I've also grappled with the common refrain I hear when I ask emerging adults about worship: they don't like it, or at least they don't like what they imagine when they hear the word worship. The dozens with whom I've spoken simply choose not to attend.
Again, this barrier between young adults and congregations disturbs me. After all, I serve on the Presbyterian Committee on Congregational Song and am engaged in helping develop my denomination's next hymnal. Given my experiences in my new call, however, I've had to reflect on worship's "insider" nature and consider how to create worship opportunities that are welcoming to "outsiders" by being more open and unassuming. I'm ready to embrace alterative ways to pray and to praise the Lord. As one example, I'm curating an evening worship experience that includes interactive prayer stations, conversation about a scripture passage and celebration of the Lord's Supper, even as I offer thanks for the church organs that sound Sunday morning all over town.
In my view, what we're creating here is not church in the traditional sense of the word, but a ministry of the church. Just as many congregations support demographic-based ministries like campus ministry, homeless ministry and addiction ministry, so we now need to support ministry to emerging adults. Some sociologists say such young adults are in an "extended adolescence" that lasts past the college years. Whether we agree or disagree with these findings, we know that most young adults in our communities are not in our churches. If we really want to reach them, those of us in traditional congregations will have to support a ministry that focuses on them.

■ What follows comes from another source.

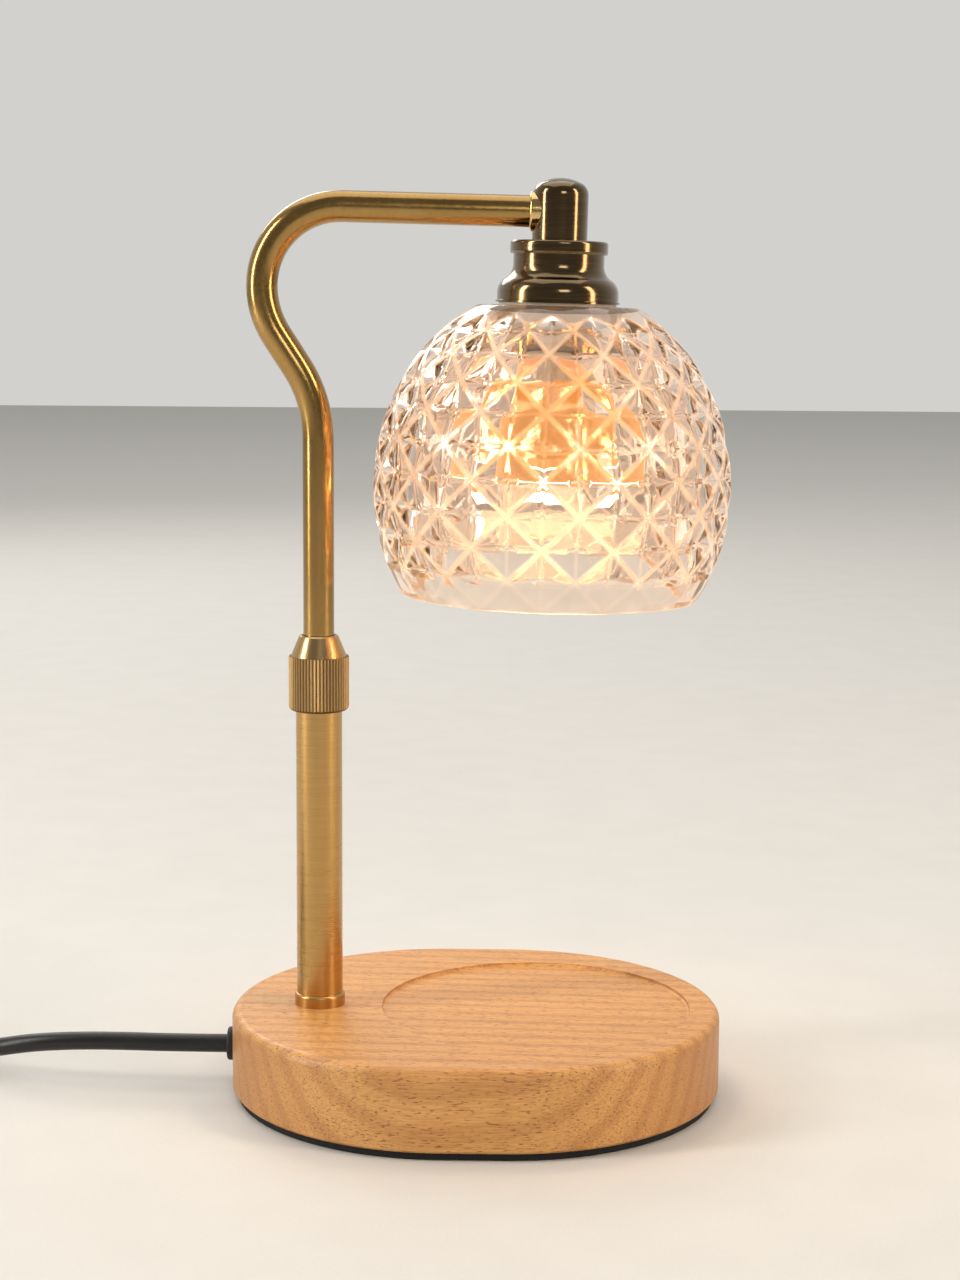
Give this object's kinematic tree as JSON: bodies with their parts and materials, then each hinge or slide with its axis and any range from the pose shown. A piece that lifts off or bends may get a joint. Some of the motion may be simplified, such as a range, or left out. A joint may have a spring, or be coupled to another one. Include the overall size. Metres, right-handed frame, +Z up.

It won't be easy. I know how to give three-point sermons and visit shut-ins, but a new ministry with emerging adults requires a creative knack that I may not have. (I know that God loves organ music—but interactive prayer stations?) I'm grateful that when I become overwhelmed, something or someone always reminds me that I'm not called to bring God to young adults. As I listen to the stories of their lives, I sense that God is already at work. But will the church catch and claim this vision?